The heart of Paul's theology is expressed in v. 15 and introduced with appropriate solemnity ('The saying is sure and worthy of full acceptance'):

'Christ Jesus came into the world to save sinners' (v. 15).

The gospel is good news for all because all are sinners and Christ came to save us. Paul's role is to illustrate or 'display' God's gracious patience for 'those who would come to believe' (v. 16).

The significance of Paul and his theology, in the end, is not about the rules people draw down from his writings to guide the life of the church, but about his acute, precise, intense, and substantial understanding of the attitude of God towards humanity: grace. Nothing but grace. Grace alone. Why are we Christians? Because Christ came - full of grace and truth - to save us.

Luke 15:1-10

If we have read through the above readings to this point, it is no surprise to find that a grumble against Jesus was expressed in this way,

'This fellow welcomes sinners and eats with them' (15:2).
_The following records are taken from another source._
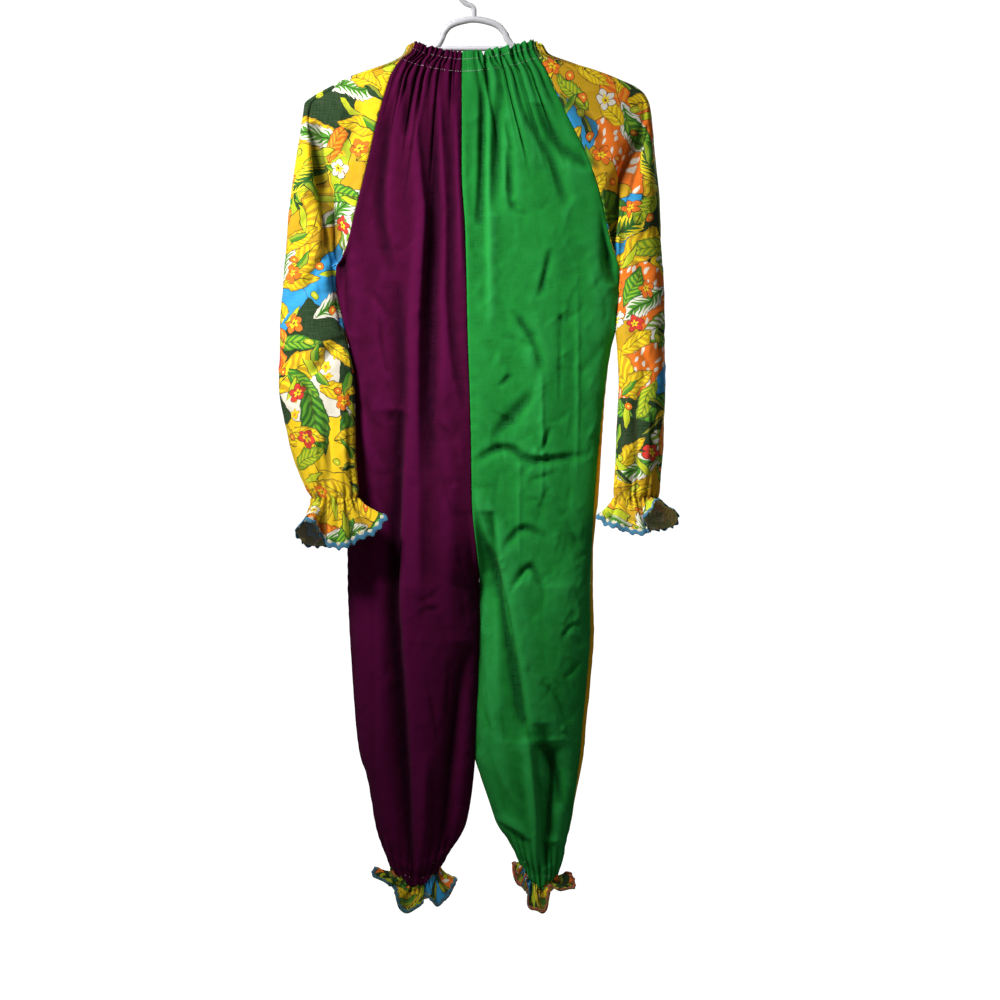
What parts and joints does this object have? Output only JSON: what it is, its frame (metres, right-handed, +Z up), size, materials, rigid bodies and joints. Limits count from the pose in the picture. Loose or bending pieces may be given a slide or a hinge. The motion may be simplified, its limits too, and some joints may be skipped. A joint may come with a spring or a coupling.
{
  "type": "clown jumpsuit on a hanger",
  "caption": "One-piece clown suit with raglan sleeves, hung on a moulded hanger; the neck, wrists and ankles are gathered on elastic and the limbs end in braided ruffles.",
  "frame": {"origin": "inner top of the hanger's hook, where it hangs on a rail", "axes": "+Z up, the front of the suit faces -Y, the wearer's right is at -X"},
  "size_m": [0.5113, 0.1342, 1.224],
  "materials": {
    "plum_cotton": "plain woven cotton, matt",
    "green_cotton": "plain woven cotton, matt",
    "yellow_cotton": "plain woven cotton, matt",
    "printed_cotton": "woven cotton with a flower and leaf print, matt",
    "blue_braid": "woven ric-rac braid",
    "teal_braid": "woven ric-rac braid",
    "rust_braid": "woven ric-rac braid",
    "white_plastic": "moulded, glossy"
  },
  "bodies": {
    "root": {"front_right_panel": "plum_cotton", "front_left_panel": "green_cotton", "back_right_panel": "plum_cotton", "back_left_panel": "yellow_cotton", "sleeve_right": "printed_cotton", "sleeve_left": "printed_cotton", "ankle_ruffle_right": "printed_cotton", "ankle_ruffle_left": "printed_cotton", "cuff_trim_right": "blue_braid", "cuff_trim_left": "blue_braid", "ankle_trim_right": "teal_braid", "ankle_trim_left": "rust_braid", "hanger_frame": "white_plastic", "hanger_hook": "white_plastic"}
  },
  "joints": []
}
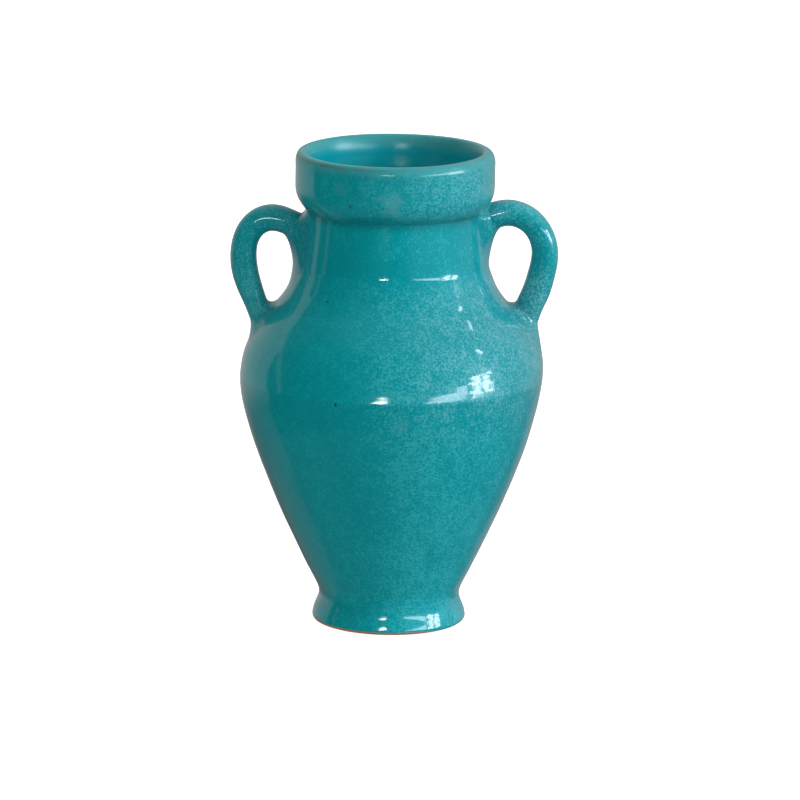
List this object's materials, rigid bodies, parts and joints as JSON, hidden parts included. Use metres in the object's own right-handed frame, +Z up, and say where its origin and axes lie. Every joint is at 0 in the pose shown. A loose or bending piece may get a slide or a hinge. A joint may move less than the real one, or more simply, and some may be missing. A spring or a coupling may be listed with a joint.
{
  "type": "two-handled vase",
  "caption": "Glazed earthenware amphora vase with a flared foot, wide shoulder, thick rolled collar and a loop handle on each side of the neck.",
  "frame": {"origin": "on the vase's axis, at the plane it stands on", "axes": "+Z up along the axis, handles along -X and +X, plain front towards -Y"},
  "size_m": [0.2053, 0.191, 0.3],
  "materials": {
    "turquoise_glaze": "glossy mottled turquoise glaze over red earthenware"
  },
  "bodies": {
    "root": {"foot_ring": "turquoise_glaze", "lower_body": "turquoise_glaze", "shoulder": "turquoise_glaze", "neck": "turquoise_glaze", "rim_collar": "turquoise_glaze", "handle_left": "turquoise_glaze", "handle_right": "turquoise_glaze"}
  },
  "joints": []
}
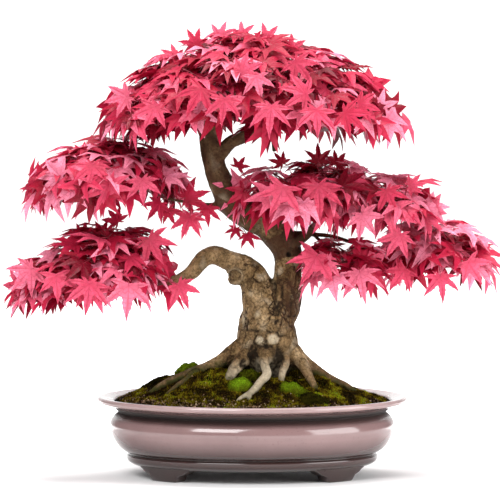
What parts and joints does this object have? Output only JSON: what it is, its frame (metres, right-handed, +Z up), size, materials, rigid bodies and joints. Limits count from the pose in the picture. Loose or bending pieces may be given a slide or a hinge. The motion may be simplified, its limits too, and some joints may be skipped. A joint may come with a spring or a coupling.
{
  "type": "deshojo japanese maple bonsai",
  "caption": "Red-leaved Japanese maple bonsai with a curved trunk, surface roots and layered leaf pads, planted in mossy soil in a footed oval glazed pot.",
  "frame": {"origin": "centre of the whole part's box, at the plane that the pot's feet stand on", "axes": "+X to the right as the tree's front is seen, along the pot's long side; +Y towards the back; +Z up"},
  "size_m": [0.4958, 0.271, 0.4506],
  "materials": {
    "glaze": "gloss",
    "screen": "matte",
    "soil": "matte",
    "bark": "matte",
    "moss": "matte",
    "leaf": "satin"
  },
  "bodies": {
    "root": {"pot": "glaze", "drain_screen_left": "screen", "drain_screen_right": "screen", "soil": "soil", "trunk": "bark", "moss_cushion_1": "moss", "moss_cushion_2": "moss", "moss_cushion_3": "moss", "moss_cushion_4": "moss", "moss_cushion_5": "moss", "moss_cushion_6": "moss", "moss_cushion_7": "moss", "moss_cushion_8": "moss", "crown_leaves": "leaf", "upper_right_leaves": "leaf", "left_mid_leaves": "leaf", "left_low_leaves": "leaf", "right_mid_leaves": "leaf", "right_low_leaves": "leaf", "centre_low_leaves": "leaf"}
  },
  "joints": []
}
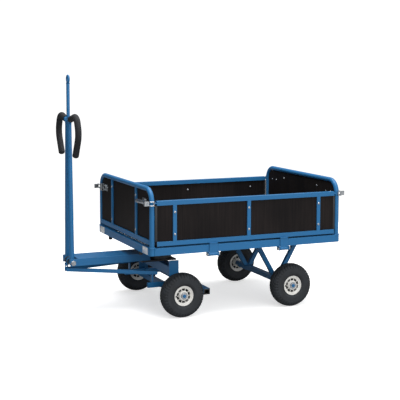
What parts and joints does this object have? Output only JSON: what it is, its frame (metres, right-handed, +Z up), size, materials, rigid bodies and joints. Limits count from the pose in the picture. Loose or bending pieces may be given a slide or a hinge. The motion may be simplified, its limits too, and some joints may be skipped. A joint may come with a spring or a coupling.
{
  "type": "hand cart",
  "caption": "Flat-bed hand cart with coated board walls, fold-down sides, turntable steering, pneumatic wheels and an upright drawbar with hooked grips and a towing eye.",
  "frame": {"origin": "middle of the whole cart's footprint, at the ground", "axes": "+X along the bed from the drawbar end to the other end, +Y across the cart to the left of +X, +Z up"},
  "size_m": [1.6196, 0.952, 1.395],
  "materials": {
    "blue_paint": "satin powder coat",
    "coated_board": "phenolic film-faced birch plywood, dark brown, satin",
    "zinc": "bright zinc plating",
    "black_steel": "black e-coat",
    "tyre": "matt black rubber",
    "rim_paint": "off-white enamel",
    "grip_foam": "closed-cell foam, matt",
    "black_plastic": "moulded, matt",
    "pale_plastic": "moulded, clear face"
  },
  "bodies": {
    "bed": {"side_rail_near": "blue_paint", "side_rail_far": "blue_paint", "end_rail_front": "blue_paint", "end_rail_rear": "blue_paint", "cross_members": "blue_paint", "deck_board": "coated_board", "turntable_upper": "black_steel", "kingpin": "zinc", "rear_axle": "blue_paint", "rear_axle_caps": "zinc", "rear_struts": "blue_paint", "hinge_pins": "zinc", "reflector_plates": "pale_plastic", "steering_buffers": "black_plastic", "end_frame_front": "blue_paint", "end_frame_rear": "blue_paint", "end_panels": "coated_board", "end_wall_bolts": "zinc", "latch_bases": "zinc"},
    "steering": {"turntable_lower": "black_steel", "bolster": "blue_paint", "front_axle": "blue_paint", "front_axle_caps": "zinc", "steering_arm": "blue_paint", "pivot_bolt": "zinc", "brake_guides": "blue_paint", "return_springs": "black_steel"},
    "drawbar": {"drawbar_foot": "blue_paint", "drawbar_legs": "blue_paint", "tow_eye": "blue_paint", "grips": "grip_foam"},
    "brake": {"brake_yoke": "blue_paint", "brake_side_bars": "blue_paint", "brake_bar": "blue_paint", "brake_bar_caps": "black_plastic"},
    "wall_near": {"side_frame_near": "blue_paint", "side_panel_near": "coated_board", "side_bolts_near": "zinc", "hinge_straps_near": "blue_paint"},
    "wall_far": {"side_frame_far": "blue_paint", "side_panel_far": "coated_board", "side_bolts_far": "zinc", "hinge_straps_far": "blue_paint"},
    "hasp_front_near": {"hasp_front_near": "zinc"},
    "wheel_front_near": {"tyre_front_near": "tyre", "rim_front_near": "rim_paint", "hub_bearings_front_near": "zinc"},
    "hasp_front_far": {"hasp_front_far": "zinc"},
    "wheel_front_far": {"tyre_front_far": "tyre", "rim_front_far": "rim_paint", "hub_bearings_front_far": "zinc"},
    "hasp_rear_near": {"hasp_rear_near": "zinc"},
    "wheel_rear_near": {"tyre_rear_near": "tyre", "rim_rear_near": "rim_paint", "hub_bearings_rear_near": "zinc"},
    "hasp_rear_far": {"hasp_rear_far": "zinc"},
    "wheel_rear_far": {"tyre_rear_far": "tyre", "rim_rear_far": "rim_paint", "hub_bearings_rear_far": "zinc"}
  },
  "joints": [
    {"name": "steer", "type": "hinge", "parent": "bed", "child": "steering", "pos_m": [-0.2232, 0, 0.312], "axis": [0, 0, 1], "range_deg": [-45, 45]},
    {"name": "drawbar_pivot", "type": "hinge", "parent": "steering", "child": "drawbar", "pos_m": [-0.7802, 0, 0.303], "axis": [0, -1, 0], "range_deg": [0, 95], "stiffness_Nm_per_rad": 22, "springref_deg": -17.19},
    {"name": "brake_slide", "type": "slide", "parent": "steering", "child": "brake", "axis": [1, 0, 0], "range_m": [0, 0.0414]},
    {"name": "wall_near_fold", "type": "hinge", "parent": "bed", "child": "wall_near", "pos_m": [0.1648, -0.466, 0.372], "axis": [1, 0, 0], "range_deg": [0, 180]},
    {"name": "wall_far_fold", "type": "hinge", "parent": "bed", "child": "wall_far", "pos_m": [0.1648, 0.466, 0.372], "axis": [-1, 0, 0], "range_deg": [0, 180]},
    {"name": "hasp_front_near_swing", "type": "hinge", "parent": "bed", "child": "hasp_front_near", "pos_m": [-0.4542, -0.398, 0.682], "axis": [0, 0, -1], "range_deg": [0, 110]},
    {"name": "hasp_front_far_swing", "type": "hinge", "parent": "bed", "child": "hasp_front_far", "pos_m": [-0.4542, 0.398, 0.682], "axis": [0, 0, 1], "range_deg": [0, 110]},
    {"name": "hasp_rear_near_swing", "type": "hinge", "parent": "bed", "child": "hasp_rear_near", "pos_m": [0.7838, -0.398, 0.682], "axis": [0, 0, 1], "range_deg": [0, 110]},
    {"name": "hasp_rear_far_swing", "type": "hinge", "parent": "bed", "child": "hasp_rear_far", "pos_m": [0.7838, 0.398, 0.682], "axis": [0, 0, -1], "range_deg": [0, 110]},
    {"name": "wheel_front_near_spin", "type": "hinge", "parent": "steering", "child": "wheel_front_near", "pos_m": [-0.2232, -0.379, 0.13], "axis": [0, 1, 0], "continuous": true},
    {"name": "wheel_front_far_spin", "type": "hinge", "parent": "steering", "child": "wheel_front_far", "pos_m": [-0.2232, 0.379, 0.13], "axis": [0, 1, 0], "continuous": true},
    {"name": "wheel_rear_near_spin", "type": "hinge", "parent": "bed", "child": "wheel_rear_near", "pos_m": [0.4868, -0.379, 0.13], "axis": [0, 1, 0], "continuous": true},
    {"name": "wheel_rear_far_spin", "type": "hinge", "parent": "bed", "child": "wheel_rear_far", "pos_m": [0.4868, 0.379, 0.13], "axis": [0, 1, 0], "continuous": true}
  ],
  "couplings": [
    {"joint": "brake_slide", "follows": "drawbar_pivot", "m_per_rad": 0.0249}
  ]
}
Jesus responds to the grumble by telling three stories or parables, the first two of which form today's gospel reading.

The point of each parable told today is pretty simple.* God rejoices in the repentance (i.e. turning to God, away from sin) of sinners. Like a shepherd with one hundred sheep or a woman with ten coins, God treats every human as precious. To lose one to sin is like losing a sheep or a coin. That which is lost must be found. The family made incomplete through sin needs to be completed again.

*The third parable, of the Prodigal Son/Waiting Father, Luke 15:11-32, is a little more complicated as the second half of the story featuring the response of the elder son introduces a further point about which commentators have much discussion!